*Data section:*

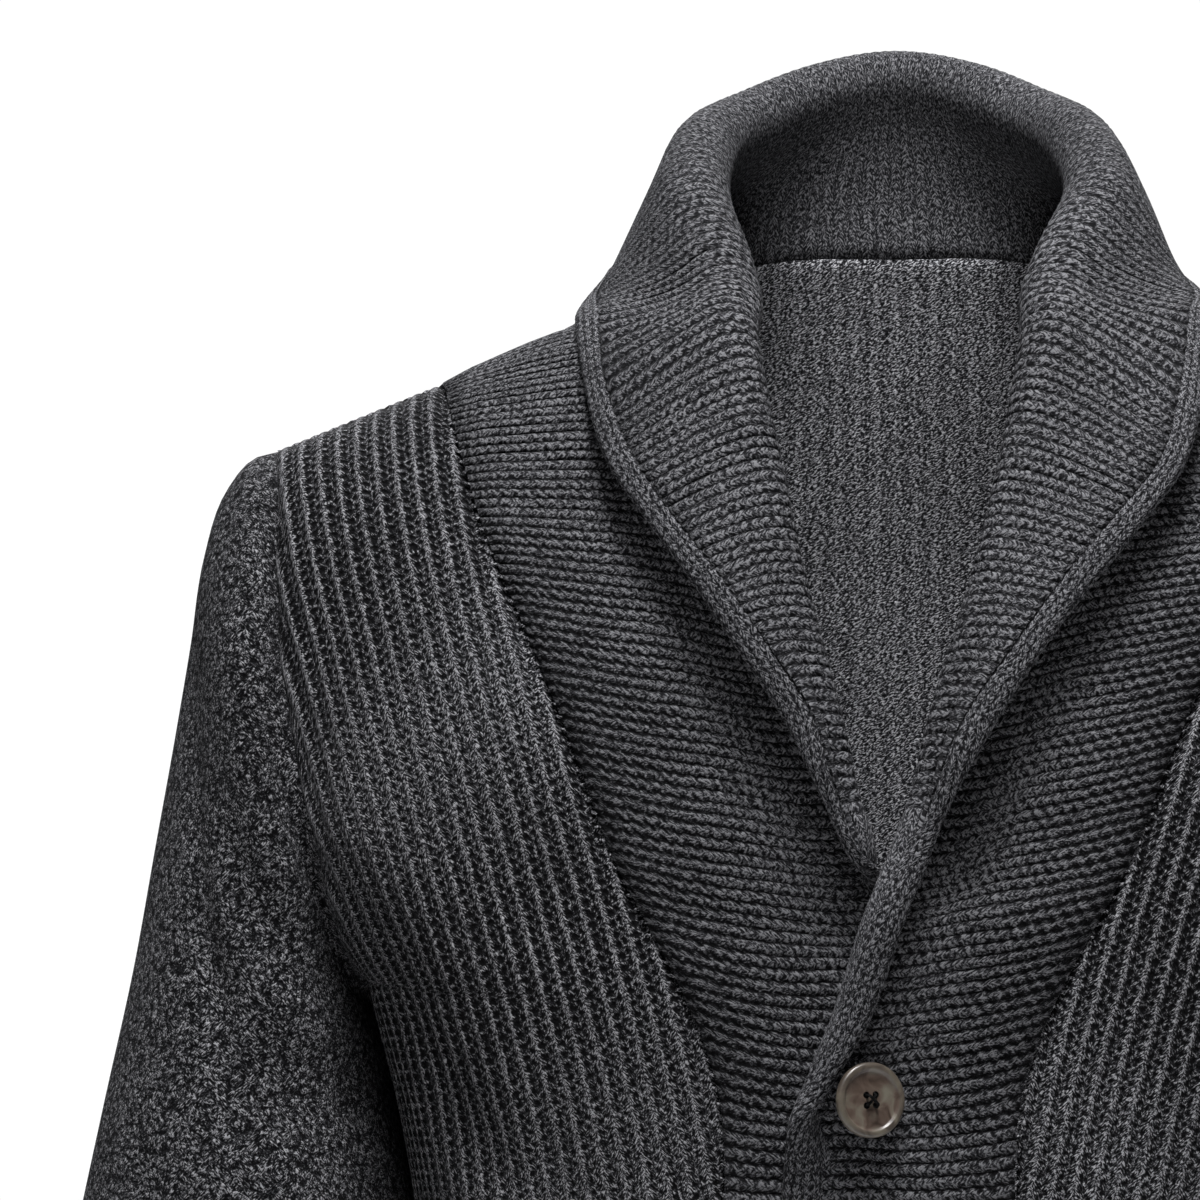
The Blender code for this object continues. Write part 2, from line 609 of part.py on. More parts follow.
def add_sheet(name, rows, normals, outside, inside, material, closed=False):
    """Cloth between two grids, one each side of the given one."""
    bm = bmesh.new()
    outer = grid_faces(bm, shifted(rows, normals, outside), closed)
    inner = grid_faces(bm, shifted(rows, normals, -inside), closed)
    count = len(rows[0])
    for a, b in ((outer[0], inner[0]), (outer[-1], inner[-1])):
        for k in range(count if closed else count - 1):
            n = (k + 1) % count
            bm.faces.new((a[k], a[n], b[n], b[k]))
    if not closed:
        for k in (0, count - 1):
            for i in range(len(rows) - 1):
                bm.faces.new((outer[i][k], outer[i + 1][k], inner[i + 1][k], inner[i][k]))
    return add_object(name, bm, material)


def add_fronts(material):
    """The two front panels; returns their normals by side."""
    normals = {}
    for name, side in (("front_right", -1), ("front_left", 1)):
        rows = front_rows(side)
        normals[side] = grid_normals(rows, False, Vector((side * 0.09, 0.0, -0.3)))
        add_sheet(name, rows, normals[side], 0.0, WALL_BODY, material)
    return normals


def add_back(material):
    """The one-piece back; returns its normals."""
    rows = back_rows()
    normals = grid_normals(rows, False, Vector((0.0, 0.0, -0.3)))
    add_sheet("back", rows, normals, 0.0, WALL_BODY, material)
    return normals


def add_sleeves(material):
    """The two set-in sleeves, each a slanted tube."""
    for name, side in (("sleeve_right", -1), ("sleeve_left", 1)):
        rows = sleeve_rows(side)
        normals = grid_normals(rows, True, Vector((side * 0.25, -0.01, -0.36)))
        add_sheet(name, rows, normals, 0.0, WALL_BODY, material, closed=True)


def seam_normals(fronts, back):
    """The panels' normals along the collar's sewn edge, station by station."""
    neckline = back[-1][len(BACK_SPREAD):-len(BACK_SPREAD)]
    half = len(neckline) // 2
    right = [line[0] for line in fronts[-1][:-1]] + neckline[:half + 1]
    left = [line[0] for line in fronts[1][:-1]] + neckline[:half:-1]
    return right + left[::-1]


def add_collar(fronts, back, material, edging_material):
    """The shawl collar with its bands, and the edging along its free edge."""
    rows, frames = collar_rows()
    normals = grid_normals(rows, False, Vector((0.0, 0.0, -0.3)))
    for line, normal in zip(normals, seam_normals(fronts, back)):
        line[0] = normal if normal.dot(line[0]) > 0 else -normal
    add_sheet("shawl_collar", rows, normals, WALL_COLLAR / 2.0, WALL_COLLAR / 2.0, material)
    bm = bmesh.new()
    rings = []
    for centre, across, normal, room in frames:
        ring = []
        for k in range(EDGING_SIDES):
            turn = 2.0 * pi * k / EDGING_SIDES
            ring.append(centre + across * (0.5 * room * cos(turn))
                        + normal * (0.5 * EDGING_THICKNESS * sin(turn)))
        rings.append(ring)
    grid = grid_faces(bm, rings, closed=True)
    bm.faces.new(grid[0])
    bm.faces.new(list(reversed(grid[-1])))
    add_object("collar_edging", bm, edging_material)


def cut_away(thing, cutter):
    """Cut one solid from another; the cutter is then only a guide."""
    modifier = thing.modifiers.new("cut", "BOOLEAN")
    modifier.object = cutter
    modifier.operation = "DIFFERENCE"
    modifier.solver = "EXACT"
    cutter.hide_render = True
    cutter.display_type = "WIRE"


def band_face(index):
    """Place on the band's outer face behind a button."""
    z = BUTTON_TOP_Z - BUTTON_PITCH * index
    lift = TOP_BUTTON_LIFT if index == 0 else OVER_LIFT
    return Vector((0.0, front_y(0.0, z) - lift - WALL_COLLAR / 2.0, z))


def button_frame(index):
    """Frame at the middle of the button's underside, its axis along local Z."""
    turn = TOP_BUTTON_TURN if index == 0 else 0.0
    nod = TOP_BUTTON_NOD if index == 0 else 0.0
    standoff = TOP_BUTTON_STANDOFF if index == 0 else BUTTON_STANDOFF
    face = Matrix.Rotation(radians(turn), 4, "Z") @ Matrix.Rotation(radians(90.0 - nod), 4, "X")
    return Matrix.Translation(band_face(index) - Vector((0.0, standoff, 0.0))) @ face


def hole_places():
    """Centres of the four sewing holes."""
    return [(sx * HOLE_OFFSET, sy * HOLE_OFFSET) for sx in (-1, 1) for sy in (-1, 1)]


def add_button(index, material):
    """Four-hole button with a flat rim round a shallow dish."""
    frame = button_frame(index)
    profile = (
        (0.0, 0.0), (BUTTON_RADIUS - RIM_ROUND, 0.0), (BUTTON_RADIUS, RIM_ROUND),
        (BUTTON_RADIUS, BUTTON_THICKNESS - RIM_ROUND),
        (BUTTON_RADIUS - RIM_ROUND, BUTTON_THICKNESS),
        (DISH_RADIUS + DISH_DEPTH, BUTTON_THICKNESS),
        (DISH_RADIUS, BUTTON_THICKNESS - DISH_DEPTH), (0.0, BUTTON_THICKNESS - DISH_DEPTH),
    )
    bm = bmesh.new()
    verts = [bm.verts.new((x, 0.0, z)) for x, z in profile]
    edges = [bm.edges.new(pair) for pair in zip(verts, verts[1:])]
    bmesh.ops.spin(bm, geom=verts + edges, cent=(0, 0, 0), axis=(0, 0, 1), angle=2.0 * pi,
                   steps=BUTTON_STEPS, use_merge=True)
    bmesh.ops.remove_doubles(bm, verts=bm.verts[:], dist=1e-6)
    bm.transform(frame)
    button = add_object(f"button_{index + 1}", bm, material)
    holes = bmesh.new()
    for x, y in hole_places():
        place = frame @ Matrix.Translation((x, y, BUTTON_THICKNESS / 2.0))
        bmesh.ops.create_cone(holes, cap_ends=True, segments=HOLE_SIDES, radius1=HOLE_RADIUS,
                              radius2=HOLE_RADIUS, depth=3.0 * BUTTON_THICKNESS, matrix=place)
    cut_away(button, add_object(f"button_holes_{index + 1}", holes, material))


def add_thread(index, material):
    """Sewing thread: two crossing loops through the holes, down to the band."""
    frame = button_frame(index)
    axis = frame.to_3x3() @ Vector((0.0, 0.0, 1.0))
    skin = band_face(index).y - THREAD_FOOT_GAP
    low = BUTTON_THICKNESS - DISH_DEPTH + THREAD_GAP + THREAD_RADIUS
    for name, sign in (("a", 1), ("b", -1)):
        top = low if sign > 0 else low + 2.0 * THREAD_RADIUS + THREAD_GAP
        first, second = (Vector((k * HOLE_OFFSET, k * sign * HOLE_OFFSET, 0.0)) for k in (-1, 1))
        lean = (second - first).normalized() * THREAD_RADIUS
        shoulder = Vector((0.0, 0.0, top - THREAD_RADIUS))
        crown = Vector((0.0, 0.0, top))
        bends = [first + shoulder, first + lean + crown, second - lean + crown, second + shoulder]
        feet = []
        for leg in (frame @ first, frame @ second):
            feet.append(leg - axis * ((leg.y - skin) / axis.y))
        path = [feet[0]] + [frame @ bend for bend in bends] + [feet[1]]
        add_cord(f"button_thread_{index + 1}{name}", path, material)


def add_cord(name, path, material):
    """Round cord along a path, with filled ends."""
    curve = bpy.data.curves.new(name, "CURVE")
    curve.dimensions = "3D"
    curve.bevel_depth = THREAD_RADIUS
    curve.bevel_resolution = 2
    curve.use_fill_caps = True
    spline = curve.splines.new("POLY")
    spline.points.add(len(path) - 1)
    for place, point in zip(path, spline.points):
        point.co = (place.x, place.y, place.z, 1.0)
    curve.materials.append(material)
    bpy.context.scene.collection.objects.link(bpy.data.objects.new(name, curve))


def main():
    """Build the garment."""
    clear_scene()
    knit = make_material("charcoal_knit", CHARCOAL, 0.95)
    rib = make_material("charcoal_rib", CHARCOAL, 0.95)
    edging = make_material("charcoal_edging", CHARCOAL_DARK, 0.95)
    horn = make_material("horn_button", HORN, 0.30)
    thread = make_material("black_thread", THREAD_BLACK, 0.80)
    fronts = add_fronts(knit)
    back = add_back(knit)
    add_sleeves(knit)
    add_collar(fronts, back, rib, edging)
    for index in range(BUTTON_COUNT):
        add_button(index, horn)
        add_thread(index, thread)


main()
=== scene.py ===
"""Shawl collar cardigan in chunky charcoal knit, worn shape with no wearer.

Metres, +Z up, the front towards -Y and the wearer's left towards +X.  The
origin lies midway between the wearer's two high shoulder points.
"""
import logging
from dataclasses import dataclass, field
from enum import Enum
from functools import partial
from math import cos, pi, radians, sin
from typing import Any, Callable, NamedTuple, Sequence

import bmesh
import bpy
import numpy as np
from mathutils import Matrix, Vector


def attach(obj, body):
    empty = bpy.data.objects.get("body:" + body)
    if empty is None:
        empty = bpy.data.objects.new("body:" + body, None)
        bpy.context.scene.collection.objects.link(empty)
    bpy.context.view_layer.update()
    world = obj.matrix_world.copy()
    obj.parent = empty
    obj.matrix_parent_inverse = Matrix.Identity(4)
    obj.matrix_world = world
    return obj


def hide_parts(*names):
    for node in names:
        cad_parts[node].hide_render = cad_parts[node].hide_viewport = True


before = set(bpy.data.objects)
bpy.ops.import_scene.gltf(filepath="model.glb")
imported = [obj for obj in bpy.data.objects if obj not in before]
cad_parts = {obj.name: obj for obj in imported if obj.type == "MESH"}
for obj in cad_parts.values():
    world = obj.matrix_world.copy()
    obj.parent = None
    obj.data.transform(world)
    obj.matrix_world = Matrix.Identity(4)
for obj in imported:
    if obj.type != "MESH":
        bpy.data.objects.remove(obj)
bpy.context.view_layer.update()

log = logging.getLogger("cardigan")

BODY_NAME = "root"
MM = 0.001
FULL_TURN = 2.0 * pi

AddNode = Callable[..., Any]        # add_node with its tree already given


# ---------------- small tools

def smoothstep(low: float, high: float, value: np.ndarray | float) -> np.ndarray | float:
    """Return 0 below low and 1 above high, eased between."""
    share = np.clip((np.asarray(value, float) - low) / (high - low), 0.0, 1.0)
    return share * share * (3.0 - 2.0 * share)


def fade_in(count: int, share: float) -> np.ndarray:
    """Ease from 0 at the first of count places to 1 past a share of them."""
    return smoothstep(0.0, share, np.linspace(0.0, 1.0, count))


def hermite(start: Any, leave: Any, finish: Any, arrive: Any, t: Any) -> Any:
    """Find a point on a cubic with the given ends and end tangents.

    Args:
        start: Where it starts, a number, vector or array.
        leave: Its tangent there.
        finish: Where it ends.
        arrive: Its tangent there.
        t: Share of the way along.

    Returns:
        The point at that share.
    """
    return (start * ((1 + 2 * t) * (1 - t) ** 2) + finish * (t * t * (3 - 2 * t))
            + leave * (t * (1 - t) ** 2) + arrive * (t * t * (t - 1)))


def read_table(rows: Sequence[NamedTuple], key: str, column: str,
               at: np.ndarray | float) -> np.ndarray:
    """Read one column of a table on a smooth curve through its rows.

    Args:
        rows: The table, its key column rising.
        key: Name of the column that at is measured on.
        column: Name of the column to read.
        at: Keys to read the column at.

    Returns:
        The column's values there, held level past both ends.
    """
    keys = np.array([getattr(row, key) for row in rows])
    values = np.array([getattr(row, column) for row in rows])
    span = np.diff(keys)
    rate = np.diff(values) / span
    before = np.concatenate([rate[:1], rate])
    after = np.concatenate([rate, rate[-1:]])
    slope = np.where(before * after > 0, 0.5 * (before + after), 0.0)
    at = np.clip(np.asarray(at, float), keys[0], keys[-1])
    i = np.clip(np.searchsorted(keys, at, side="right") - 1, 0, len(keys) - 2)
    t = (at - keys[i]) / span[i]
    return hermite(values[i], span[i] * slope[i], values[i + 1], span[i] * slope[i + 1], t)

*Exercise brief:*
Extract and reproduce exactly the lines opening with the line containing "back = add_back(knit)" and closing with the line containing "FULL_TURN = 2.0 * pi", inclusive.

*Solution for this exercise:*
    back = add_back(knit)
    add_sleeves(knit)
    add_collar(fronts, back, rib, edging)
    for index in range(BUTTON_COUNT):
        add_button(index, horn)
        add_thread(index, thread)


main()
=== scene.py ===
"""Shawl collar cardigan in chunky charcoal knit, worn shape with no wearer.

Metres, +Z up, the front towards -Y and the wearer's left towards +X.  The
origin lies midway between the wearer's two high shoulder points.
"""
import logging
from dataclasses import dataclass, field
from enum import Enum
from functools import partial
from math import cos, pi, radians, sin
from typing import Any, Callable, NamedTuple, Sequence

import bmesh
import bpy
import numpy as np
from mathutils import Matrix, Vector


def attach(obj, body):
    empty = bpy.data.objects.get("body:" + body)
    if empty is None:
        empty = bpy.data.objects.new("body:" + body, None)
        bpy.context.scene.collection.objects.link(empty)
    bpy.context.view_layer.update()
    world = obj.matrix_world.copy()
    obj.parent = empty
    obj.matrix_parent_inverse = Matrix.Identity(4)
    obj.matrix_world = world
    return obj


def hide_parts(*names):
    for node in names:
        cad_parts[node].hide_render = cad_parts[node].hide_viewport = True


before = set(bpy.data.objects)
bpy.ops.import_scene.gltf(filepath="model.glb")
imported = [obj for obj in bpy.data.objects if obj not in before]
cad_parts = {obj.name: obj for obj in imported if obj.type == "MESH"}
for obj in cad_parts.values():
    world = obj.matrix_world.copy()
    obj.parent = None
    obj.data.transform(world)
    obj.matrix_world = Matrix.Identity(4)
for obj in imported:
    if obj.type != "MESH":
        bpy.data.objects.remove(obj)
bpy.context.view_layer.update()

log = logging.getLogger("cardigan")

BODY_NAME = "root"
MM = 0.001
FULL_TURN = 2.0 * pi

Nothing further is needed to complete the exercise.